I invoke Arthur C Clarke! Magic and physics can get along in the same pool, but aberrations are a modified mage hand to both. A beholder shouldn't work, but it does. That's what makes it an aberration. Dragons have powerful magic abilities, elemental breath and massive wings with which to fly. Beholders just obnoxiously float there despite anything magic or physics does to stop them, almost as if they're supported in a dimension for which the humanoid mind just isn't equipped to see.

2D8HP
2016-06-26, 02:22 AM
Poke a beholder with a sharp needle, and watch it deflate with a fffffffffffffffffffffff while it flies around like a popped balloon.

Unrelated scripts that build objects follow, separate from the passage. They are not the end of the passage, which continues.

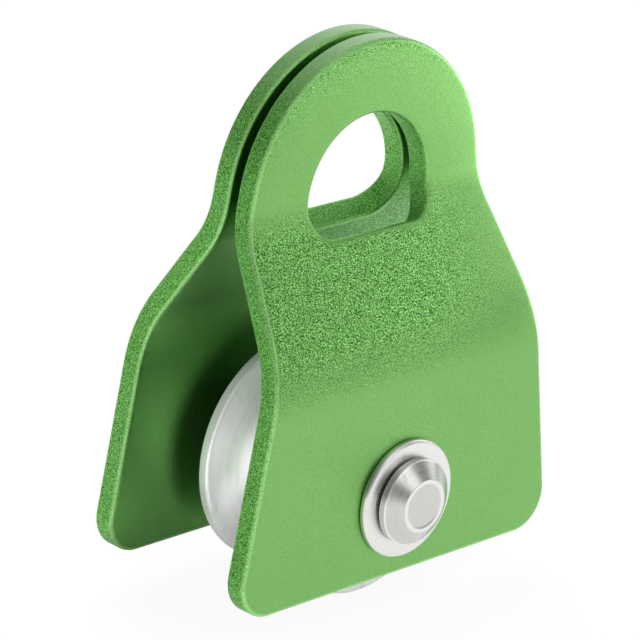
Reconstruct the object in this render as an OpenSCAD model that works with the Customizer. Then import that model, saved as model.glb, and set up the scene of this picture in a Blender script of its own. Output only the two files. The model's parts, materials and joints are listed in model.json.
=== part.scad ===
// Small rope pulley with two swinging cheek plates, for climbing and rescue rope.
// The origin is the centre of the carabiner eye, Z is up and the axle lies along Y.

/* [Cheek plates] */
// Thickness of each cheek plate
cheek_t = 4.2; // [3.5:0.1:6]
// Radius of the round head, centred on the eye
head_r = 24.7; // [22:0.1:30]
// Distance from the axle down to the straight foot of the plate
axle_to_foot = 13.3; // [11:0.1:20]
// Width of the foot where the flanks would meet its line
foot_w = 70; // [60:0.2:84]
// Radius of the two foot corners
foot_r = 6.2; // [3:0.2:10]
// Rounding of all plate edges, tumbled smooth
edge_r = 0.7; // [0.4:0.1:1.4]

/* [Joggle] */
// Clear width between the cheeks beside the sheave
throat_w = 26.4; // [24:0.2:32]
// Gap between the two heads
head_gap = 1.3; // [0.6:0.1:2.4]
// Slope of the joggle against the vertical, in degrees
joggle_angle = 32.6; // [28:0.2:40]
// Distance from the eye centre down to the middle of the joggle
joggle_drop = 13; // [10:0.2:18]
// Radius of the upper bend, on the plate's inner face
upper_bend_r = 16.5; // [9:0.5:20]
// Radius of the lower bend, on the plate's inner face
lower_bend_r = 19; // [12:0.5:22]

/* [Carabiner eye] */
// Width of the eye, a half circle at its top
eye_w = 25.6; // [22:0.2:28]
// Distance from the eye centre down to the eye's floor, on the outer face
eye_drop = 5.4; // [4:0.2:8]
// Radius of the eye's wide floor corner
eye_wide_r = 4.8; // [3:0.2:6]
// Radius of the eye's tight floor corner
eye_tight_r = 4; // [1.5:0.1:5]

/* [Axle] */
// Distance from the eye centre down to the axle
axle_drop = 47; // [43:0.2:56]
// Diameter of the axle's shank
shank_d = 10; // [9:0.1:10]
// Diameter of each riveted head
rivet_d = 14.2; // [13:0.2:16]
// Height of a head's straight rim
rivet_rim_h = 1.6; // [1:0.1:2.4]
// Height of a head's cone
rivet_cone_h = 1.9; // [1:0.1:3]
// Diameter of the flat on a head
rivet_flat_d = 8.8; // [6:0.2:10]
// Diameter of the shallow dimple in the flat
rivet_dimple_d = 7.2; // [4:0.2:8]
// Depth of the dimple
rivet_dimple_depth = 0.15; // [0.05:0.05:0.5]
// Outer diameter of the washer under each head
washer_d = 19.6; // [17:0.1:22]
// Thickness of the washer
washer_t = 1.2; // [0.8:0.1:2]

/* [Sheave] */
// Outer diameter of the sheave
sheave_d = 38.4; // [35:0.2:41]
// Gap between each side of the sheave and the cheek
sheave_gap = 3.7; // [2.6:0.1:4.6]
// Width of each rim beside the rope groove
rim_w = 2.1; // [1.6:0.1:3]
// Depth of the rope groove
groove_depth = 7.2; // [5:0.1:7.4]
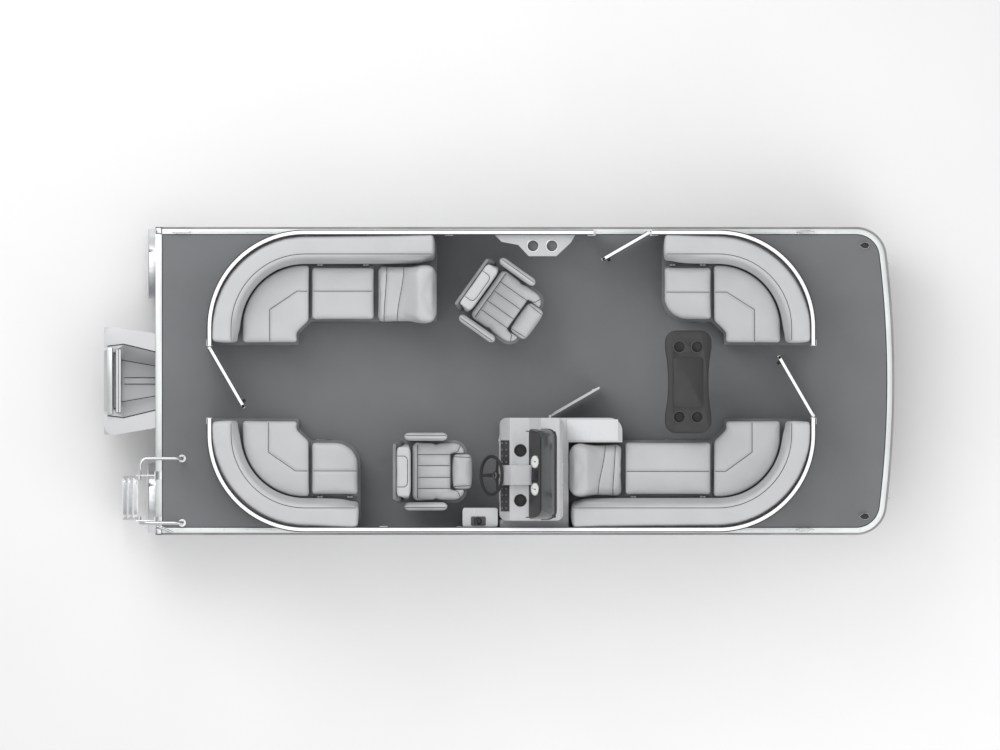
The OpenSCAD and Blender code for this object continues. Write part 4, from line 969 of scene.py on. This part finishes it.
def fences():
    low = DECK_Z + 0.025
    middle = (low + FENCE_TOP) / 2
    for name, (end, side, side_l, end_l) in FENCES.items():
        path = corner_path(end, side, side_l, end_l)
        frame_shape = Shape()
        frame_shape.sweep(path, rail_profile(FENCE_TOP - RAIL, FENCE_TOP), "fence")
        frame_shape.sweep(path, rail_profile(low, low + RAIL), "fence")
        frame_shape.sweep(path, rail_profile(middle - 0.010, middle + 0.010, 0.0095, 0.003), "fence")
        bays = math.ceil((side_l - FENCE_R) / POST_PITCH)
        marks = [side_l - RAIL] + [FENCE_R + i * (side_l - FENCE_R - RAIL) / bays for i in range(bays)]
        for u in marks:
            fence_box(frame_shape, end, side, u, u + RAIL, -RAIL / 2, RAIL / 2, TRIM_Z + 0.0005,
                FENCE_TOP - 0.003, "fence", 0.004)
            fence_box(frame_shape, end, side, u - 0.018, u + RAIL + 0.018, -0.024, 0.03, TRIM_Z
                + 0.0005, TRIM_Z + 0.006, "fence", 0.002)
        fence_box(frame_shape, end, side, -RAIL / 2, RAIL / 2, end_l - RAIL, end_l, DECK_Z,
            FENCE_TOP - 0.003, "fence", 0.004)
        fence_box(frame_shape, end, side, -0.026, 0.026, end_l - RAIL - 0.016, end_l + 0.004, DECK_Z,
            DECK_Z + 0.006, "fence", 0.002)
        frame_shape.make(name + "_rails", HULL, (name + "_fence",))

        skin = Shape()
        skin.sweep(path, panel_profile(low + RAIL - 0.002, FENCE_TOP - RAIL + 0.002), "panel")
        skin.make(name + "_panel", HULL)

        edge = Shape()
        for u in (-0.0178, 0.0178):
            corners = [(u + du, FENCE_TOP + dz) for du,
                dz in ((-0.0042, -0.026), (0.0042, -0.026), (0.0042, -0.0005), (-0.0042, -0.0005))]
            edge.sweep(path, edge_profile(corners, 0.002), "black")
        edge.make(name + "_rail_edging", HULL)


# Each gate's hinge axis, the way it faces when shut, and its length
GATES = {
    "stern_gate": ((STERN_FENCE_X, 0.2805), 90, 0.583),
    "bow_gate": ((BOW_FENCE_X, -0.2945), -90, 0.583),
    "side_gate": ((fore(4.155), FENCE_Y), 0, 0.460),
}
OPEN = 30


def gates():
    z0, z1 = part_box("stern_gate")[0].z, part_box("stern_gate")[1].z
    middle = (z0 + z1) / 2
    for name, (axis, shut, length) in GATES.items():
        place = moved(*axis, 0) @ spun(shut + OPEN)
        gate = Shape()
        gate.lathe(place @ moved(0, 0, z0),
            [(0.0125, 0), (0.014, 0.0015), (0.014, z1 - z0 - 0.0015), (0.0125, z1 - z0)], "fence", 24)
        for a, b in ((z0, z0 + 0.03), (z1 - 0.034, z1 - 0.004), (middle - 0.01, middle + 0.01)):
            gate.box((-length, -0.013, a), (-0.002, 0.013, b), "fence", 0.003, tilt=place)
        gate.box((-length, -0.013, z0), (0.03 - length, 0.013, z1 - 0.004), "fence", 0.003, tilt=place)
        skin = panel_profile(z0 + 0.028, z1 - 0.036, -0.012, 0.003)
        gate.loft([[place @ Vector((x, u, z)) for u, z in skin] for x in (0.028 - length, -0.01)],
            "panel")
        gate.make(name + "_leaf", name, (name,))
        trim = Shape()
        for s in (-1, 1):
            trim.box((-length + 0.001, s * 0.0148 - 0.0035, z1 - 0.03),
                (-0.014, s * 0.0148 + 0.0035, z1 - 0.0045), "black", 0.0015, tilt=place)
        trim.box((-length - 0.003, -0.011, middle - 0.05), (-length + 0.004, 0.011, middle + 0.05),
            "steel", 0.002, tilt=place)
        trim.lathe(place @ moved(-length + 0.05, -0.013, z1 - 0.09) @ spun(90, "X"),
                   [(0.02, 0), (0.02, 0.006), (0.012, 0.012), (0.012, 0.022), (0.017, 0.028),
                   (0, 0.03)], "black", 24)
        trim.make(name + "_latch", name)

    # The plates and pins that the gates hang on, fixed to the fences' end posts
    hangers = Shape()
    for axis, shut, _ in GATES.values():
        place = moved(*axis, 0) @ spun(shut)
        for z in (z0 - 0.0063, z1 + 0.0003):
            hangers.lathe(place @ moved(0, 0, z),
                [(0.0135, 0), (0.014, 0.0005), (0.014, 0.0055), (0.0135, 0.006)], "steel", 24)
            hangers.box((0, -0.0138, z), (0.022, 0.0138, z + 0.006), "steel", 0.001, tilt=place)
    hangers.make("gate_hinge_plates", HULL)


# ---------------------------------------------------------------- lounges

def plan(*points):
    """Points given as distances forward of the deck's stern edge and to port of the middle."""
    return [(fore(x), y) for x, y in points]


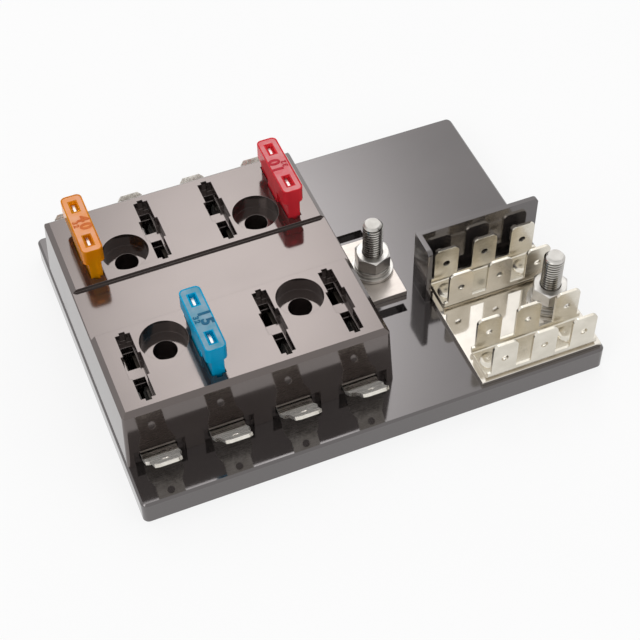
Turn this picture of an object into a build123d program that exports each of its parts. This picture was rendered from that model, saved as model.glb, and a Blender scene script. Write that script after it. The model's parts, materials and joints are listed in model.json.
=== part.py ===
"""Blade fuse panel: eight fuse sockets, a main stud and a ground bus on one moulded base.

Millimetres, +Z up. The origin is the middle of the underside of the base. +X runs from the
fuse housing towards the ground bus, and -Y is the side nearest the viewer.
"""
import os
from math import cos, radians, sin, tan

from build123d import *

os.makedirs("parts", exist_ok=True)

# Moulded base: a deck on a skirt, with ribs below. It is as long as what stands on it.
base_width = 87.2
base_height = 6.5
base_corner = 1.5
base_edge = 0.5
deck_skin = 2.4
skirt_wall = 2.2
rib_wall = 1.4
cells_along = 6
cells_across = 4
boss_wall = 1.2

# Two slots through the deck, either side of the main stud
slot_length = 10.0
slot_width = 2.4
slot_offset = -1.9
slot_spacing = 26.6
slot_rim = 1.2

# Barrier wall round the ground bus, moulded with the base
barrier_height = 17.7
barrier_wall = 1.3
barrier_return = 7.6
barrier_margin = 1.3
barrier_gap = 3.1
barrier_corner = 1.2

# Fuse housing
housing_length = 65.4
housing_width = 65.2
housing_height = 17.8
housing_margin = 0.3
housing_draft = 3.0
housing_corner = 0.9
housing_edge = 1.1
channel_width = 15.0
channel_depth = 0.9

# Fuse sockets in two rows
columns = 4
socket_pitch = 16.5
row_spacing = 38.0
socket_depth = 3.0
socket_floor = 2.0
socket_clearance = 0.2
key_width = 1.3
key_depth = 0.7
blade_slot_length = 6.6
blade_slot_width = 2.9
chamber_length = 6.2
chamber_clearance = 0.5

# Mounting screws, between the sockets
screw_spacing_across = 29.0
screw_hole_radius = 2.8
counterbore_radius = 5.6
counterbore_depth = 3.8

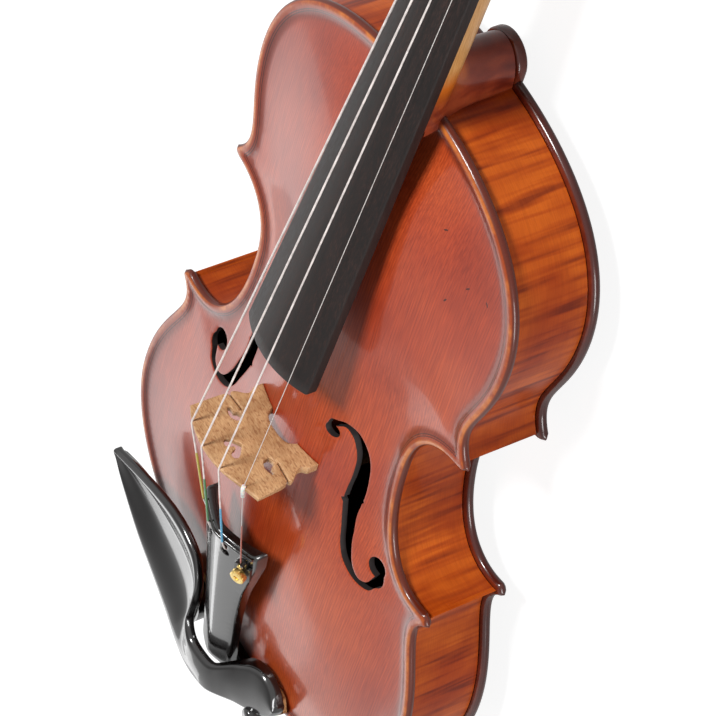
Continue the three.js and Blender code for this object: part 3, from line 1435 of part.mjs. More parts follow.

I thought the entire DnD world is a massive Bugsby's Expressive Single Digit to physics!
That's a Sig! (Or maybe we should just start a "great forum quotes" thread?)
I want to "roll up" my first Magic-User PC in decades just so I can say, "I cast
Bugsby's Expressive Single Digit!

goto124
2016-06-26, 05:07 AM
The Giant himself takes credit for the spell, he started it (http://www.giantitp.com/comics/oots0624.html) first (jump to the very last panel).

But yes, feel free to sig me :smallbiggrin:

Beleriphon
2016-06-26, 09:04 AM
Mind if I add this to my quote collection?

Be my guest.

Psyren
2016-06-27, 04:42 PM
Yes, they can hear - their hearing is as good as ours (Lords of Madness.)


I invoke Arthur C Clarke! Magic and physics can get along in the same pool, but aberrations are a modified mage hand to both. A beholder shouldn't work, but it does. That's what makes it an aberration. Dragons have powerful magic abilities, elemental breath and massive wings with which to fly. Beholders just obnoxiously float there despite anything magic or physics does to stop them, almost as if they're supported in a dimension for which the humanoid mind just isn't equipped to see.

I like this explanation for any aberration weirdness.